In Amos v. Gunn, et al., 84 Fla. 285, 94 So. 615, we said:
"An allegation in a bill of complaint attacking the validity of an Act of the Legislature that a certain document on file in the office of the Secretary of State purporting to be an official Act of the Legislature and purporting to be duly enrolled and signed by the presiding officers of the two Houses of the Legislature and their respective clerks and duly approved by the Governor, is not in fact an Act of the Legislature because it was never presented by that body to the Governor, nor signed by the presiding officers and clerks of the two Houses of the Legislature while that body was in session, is not susceptible of proof by parol evidence or other means aliunde the legislative journals or other public records in the office of the Governor or Secretary of State. And such allegation, standing alone, which does not also affirm the existence of a public record in the office of the Governor or Secretary of State which shows the alleged defects to exist is not admitted by demurrer to the bill of complaint." *Page 564
"A document on file in the office of the Secretary of State, purporting to be an enrolled bill duly passed by the Legislature and duly signed by the presiding officers and clerks of the two Houses of the Legislature is prima facie a valid Act of the Legislature and may not be impeached by any evidence of less dignity than a public record of an official executive or legislative Act."
In that case we also held:
"The Court has no power to take judicial knowledge of facts existing in pais depending upon parol testimony to establish them, that will destroy the faith and credit which the law requires to be given to a public record, and leave the officer, whose duty, or power, in law it was to make the record, under suspicion of fraudulent conduct in the making of it."
"Judicial knowledge is confined to the record when an official act of the legislative or executive department is called in question and such record is authentic and complete in itself."
The holding in that case, however, does not mean that on direct attack the Court may not inquire into the question as to whether or not the document which purports to be the record of the legislative proceedings is in truth and in fact a record of such proceedings.
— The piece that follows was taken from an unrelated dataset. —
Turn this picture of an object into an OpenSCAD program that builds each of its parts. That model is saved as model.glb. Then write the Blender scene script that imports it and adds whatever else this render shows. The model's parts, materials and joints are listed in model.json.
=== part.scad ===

If it should appear in a proper suit instituted for the purpose of questioning the bona fides of the purported record that the purported record contains recitals of legislative action which in truth and in fact did not occur during the legislative session it became functus officio, the false entries may be expunged upon the ground that it is shown that when the body of men which had constituted the membership of the Legislature of Florida took the action assaulted they had ceased to be a legislative body by operation of the Constitution, or otherwise, *Page 565 and were, therefore, without jurisdiction to function as a legislative body, when it is further shown that there was neither legislative nor constitutional authority for including in the record the items which transpired outside of legislative authority.
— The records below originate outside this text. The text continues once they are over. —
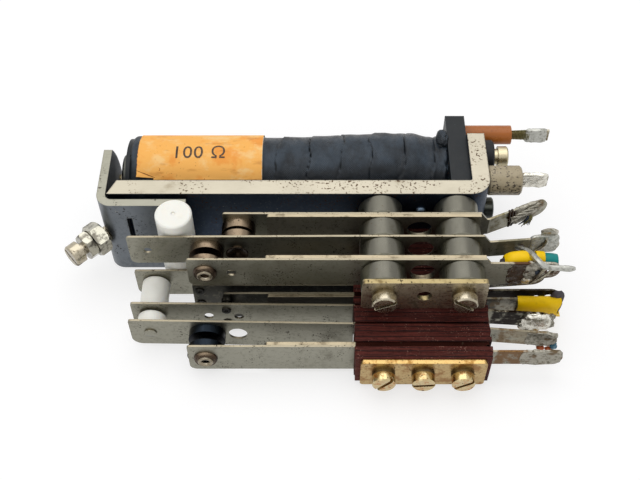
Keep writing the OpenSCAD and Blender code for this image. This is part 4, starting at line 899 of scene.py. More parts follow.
@dataclass
class Workshop:
    """Keeps the materials and turns finished meshes into pieces of the relay."""

    facets: int = 32
    materials: dict[str, bpy.types.Material] = field(default_factory=dict)

    def material(self, finish: str) -> bpy.types.Material:
        """The material of a slot or of an own finish, made once.

        Args:
            finish: a slot's name or an own finish's.

        Returns:
            The material.
        """
        if finish not in self.materials:
            self.materials[finish] = (OWN.get(finish) or SLOTS[finish]).make()
        return self.materials[finish]

    def dress_frame(self) -> None:
        """Gives every CAD node its own finish or that of its slot."""
        for row in frame["record"]["subparts"]:
            finish = row["node"] if row["node"] in OWN else row["material_slot"]
            for place in frame["nodes"][row["node"]].material_slots:
                place.material = self.material(finish)
        LOG.info("%d nodes of the frame dressed", len(frame["nodes"]))

    def piece(
        self,
        name: str,
        shape: Shape,
        slot: str,
        finish: str = "",
        replaces: Sequence[str] = (),
        body: Body = Body.FRAME,
        smooth: float = 40.0,
    ) -> None:
        """Makes one finished piece at the origin from a shape in millimetres from the heel.

        Args:
            name: the piece's own name.
            shape: its mesh, freed here.
            slot: the record's material slot that it takes its finish from.
            finish: an own finish instead of the slot's.
            replaces: CAD nodes that it stands for.
            body: the body that it moves with.
            smooth: edges flatter than this angle, in degrees, are shaded smooth.
        """
        bmesh.ops.translate(shape, verts=shape.verts, vec=HEEL)
        bmesh.ops.scale(shape, verts=shape.verts, vec=(MM, MM, MM))
        bmesh.ops.recalc_face_normals(shape, faces=shape.faces)
        if shape.calc_volume(signed=True) < 0:
            bmesh.ops.reverse_faces(shape, faces=shape.faces)
        for face in shape.faces:
            face.smooth = True
        for edge in shape.edges:
            edge.smooth = len(edge.link_faces) != 2 or edge.calc_face_angle(0.0) < math.radians(smooth)
        mesh = bpy.data.meshes.new(name)
        shape.to_mesh(mesh)
        shape.free()
        mesh.materials.append(self.material(finish or slot))
        thing = put_down(name, mesh)
        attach(thing, body.value)
        if replaces:
            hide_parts(*replaces)
        LOG.info("%s: %d faces", name, len(mesh.polygons))

    def wires(
        self, name: str, runs: Iterable[Run], slot: str, finish: str = "", replaces: Sequence[str] = ()
    ) -> None:
        """Makes one piece of round wires.

        Args:
            name: the piece's own name.
            runs: its wires.
            slot: the record's material slot that it takes its finish from.
            finish: an own finish instead of the slot's.
            replaces: CAD nodes that it stands for.
        """
        shape = bmesh.new()
        for run in runs:
            cable(shape, run)
        self.piece(name, shape, slot, finish, replaces)

    def turned(
        self,
        name: str,
        outline: Sequence[tuple[float, float]],
        centre: Point,
        slot: str,
        finish: str = "",
        body: Body = Body.FRAME,
    ) -> None:
        """Makes a turned piece that stands on a face towards the viewer.

        Args:
            name: the piece's own name.
            outline: radius and height of each corner, closed by itself.
            centre: the middle of its foot.
            slot: the record's material slot that it takes its finish from.
            finish: an own finish instead of the slot's.
            body: the body that it moves with.
        """
        shape = bmesh.new()
        x, y, z = centre
        revolve(shape, [(x + r, y - h, z) for r, h in outline], centre, (0, 1, 0), self.facets)
        self.piece(name, shape, slot, finish, body=body)


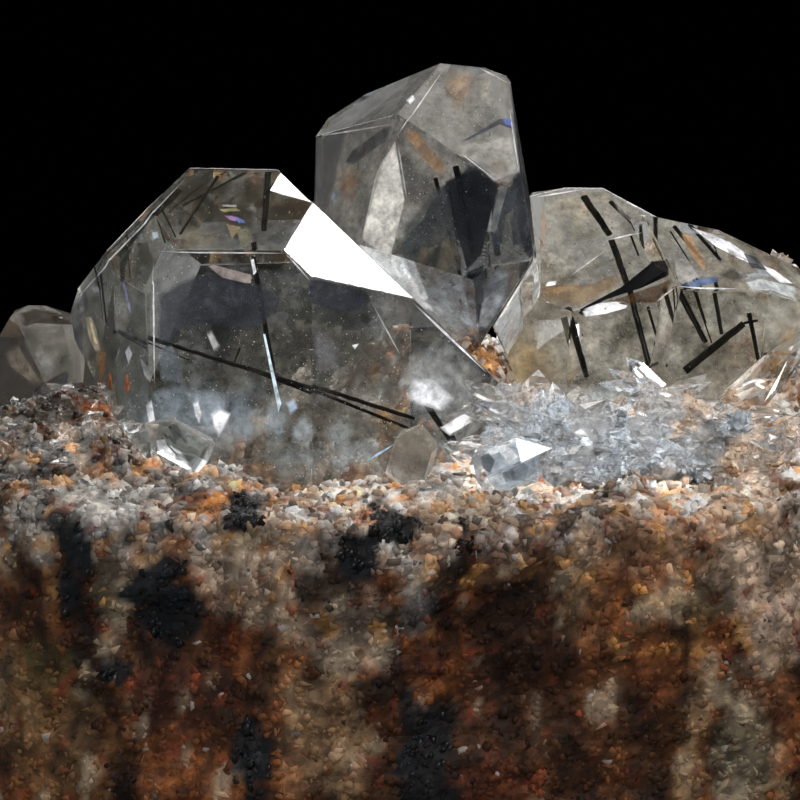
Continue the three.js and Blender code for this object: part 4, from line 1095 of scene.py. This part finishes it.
RIM_LEFT_FLAKES_AND_PAINTED_GLINTS = [
    ((0.05, 0.055, 0.05), 0.7, 0.25, (-15.7, 31.2, -15.1, 31.4, -14.6, 30.5, -15.3, 29.9)),
    (HIGHLIGHT_WHITE, 0.9, 0.2, (-16.5, 30.2, -15.8, 30.4, -15.7, 29.7, -16.4, 29.4)),
    ((0.35, 0.38, 0.36), 0.6, 0.2, (-14.6, 30.8, -13.4, 30.3, -12.7, 29.9, -13.6, 29.4, -14.5, 29.8)),
    ((0.05, 0.06, 0.06), 0.6, 0.2, (-15.2, 29.4, -13.8, 29.1, -14.2, 28.7, -15.3, 28.8)),
]
# Painted highlights: thin bright slivers along edges and healed cracks of the crystals, where these catch
# the lamps.
PAINTED_GLINTS = [  # crystal, colour, cover, its two ends as x and z, and its width in mm
    ("left", HIGHLIGHT_WHITE, 1, (0.9, 39.1), (6, 34.2), 0.18),
    ("left", HIGHLIGHT_WHITE, 0.8, (-16.9, 42.1), (-16.8, 33.6), 0.11),
    ("left", (0.4, 0.65, 0.95), 0.95, (-2.3, 28.4), (-0.4, 29.5), 0.15),
    ("left", HIGHLIGHT_WHITE, 0.8, (-14.8, 47.5), (-22.8, 38.7), 0.1),
    ("left", HIGHLIGHT_WHITE, 0.7, (-16.5, 42.6), (-7.8, 42.6), 0.1),
    ("left", HIGHLIGHT_WHITE, 0.7, (-7.8, 42.6), (-6.1, 40.7), 0.1),
    ("left", HIGHLIGHT_WHITE, 0.5, (-1.9, 39.1), (0, 35.6), 0.1),
    ("centre", HIGHLIGHT_WHITE, 0.8, (4.3, 48.8), (7.1, 46.7), 0.11),
    ("centre", HIGHLIGHT_WHITE, 0.7, (7.9, 51.7), (8.5, 47.2), 0.1),
    ("centre", HIGHLIGHT_WHITE, 0.7, (-0.3, 49.8), (3.1, 54.5), 0.1),
    ("centre", HIGHLIGHT_WHITE, 0.6, (-6, 49.6), (-0.3, 50.8), 0.1),
    ("centre", HIGHLIGHT_WHITE, 0.6, (5.7, 54.7), (7.8, 53.6), 0.1),
    ("centre", HIGHLIGHT_WHITE, 0.5, (-0.2, 49.6), (0.5, 45.4), 0.1),
    ("right", HIGHLIGHT_WHITE, 0.8, (17.9, 38.8), (19.1, 39.9), 0.11),
    ("right", HIGHLIGHT_WHITE, 0.6, (11.9, 40.5), (14.5, 42.2), 0.1),
    ("right", HIGHLIGHT_WHITE, 0.6, (14.5, 42.8), (17.1, 43.4), 0.1),
    ("right", HIGHLIGHT_WHITE, 0.7, (9.7, 45.7), (13, 46.2), 0.1),
    ("right", HIGHLIGHT_WHITE, 0.7, (15, 45.9), (18.1, 44.4), 0.11),
    ("right", HIGHLIGHT_WHITE, 0.8, (19.2, 39.9), (23.6, 39.8), 0.11),
]
FAR_IN_FRONT = -60 * MM  # nothing of the specimen reaches this far to the front
FLAKE_GAP = 0.05 * MM  # the least depth of a thin shape under its face
PAINTED_GLINT_SINK = 0.08  # how much deeper the bright slivers lie, in mm


def under_front(crystal, x, z, sink):
    """The place a little way in from a crystal's front at x and z in mm, or just inside its outline."""
    middle = points_of(crystal).mean(axis=0)
    aim = np.array((x, 0, z)) * MM
    for nearer in np.arange(0, 0.4, 0.02):  # as a share of the way to the crystal's middle
        start = aim + nearer * (middle - aim)
        start[1] = FAR_IN_FRONT
        found, place, normal, _ = crystal.ray_cast(start, (0, 1, 0))
        if found:
            return place + Vector((0, sink * MM, 0)) - FLAKE_GAP * normal
    raise ValueError("no crystal at %s, %s" % (x, z))


def sliver(start, end, width):
    """The corners of a long thin shape that is pointed at both ends."""
    start, end = np.array(start), np.array(end)
    along = end - start
    across = 0.5 * width * np.array((-along[1], along[0])) / np.linalg.norm(along)
    return [
        start, start + 0.35 * along + across, start + 0.7 * along + 0.8 * across,
        end, start + 0.7 * along - 0.8 * across, start + 0.35 * along - across,
    ]


def thin_shapes(name, given):
    """One mesh of thin shapes, some of them fading out at their edge."""
    corners, sides, colours, covers = [], [], [], []
    for colour, cover, fade, ring in given:
        ring = np.array(ring)
        inner = ring + fade * (ring.mean(axis=0) - ring)
        outer_start = len(corners)
        inner_start = outer_start + len(ring)
        corners += ring.tolist() + inner.tolist()
        colours += [colour] * 2 * len(ring)
        covers += [0] * len(ring) + [cover] * len(ring)
        sides.append(tuple(range(inner_start, inner_start + len(ring))))
        if fade:
            for k in range(len(ring)):
                n = (k + 1) % len(ring)
                sides.append((outer_start + k, outer_start + n, inner_start + n, inner_start + k))
    thing = new_thing(name, corners, sides)
    paint(thing, colours, covers)
    thing.data.materials.append(sharp_haze_and_painted_glints)
    thing.visible_shadow = False
    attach(thing, "root")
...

In other words, a resolution duly adopted by each branch of the Legislature authorizing the Secretary of the Senate and the Chief Clerk of the House of Representatives to prepare the Journal of the last day of the session so that the same would speak the truth as to what transpired on the last day of the session would not authorize those officers to include something in the Journal that did not transpire on the last day of the session.
For the reasons stated, the demurrer will be sustained without prejudice to the respondent to institute any proceedings which he may be advised to be proper and necessary to correct the legislative records involved, should they be shown not to speak the truth, and judgment awarding the writ of ouster is withheld until the further order of this Court.
So ordered.
WHITFIELD, C.J., and TERRELL, BROWN, BUFORD and DAVIS, J.J., concur.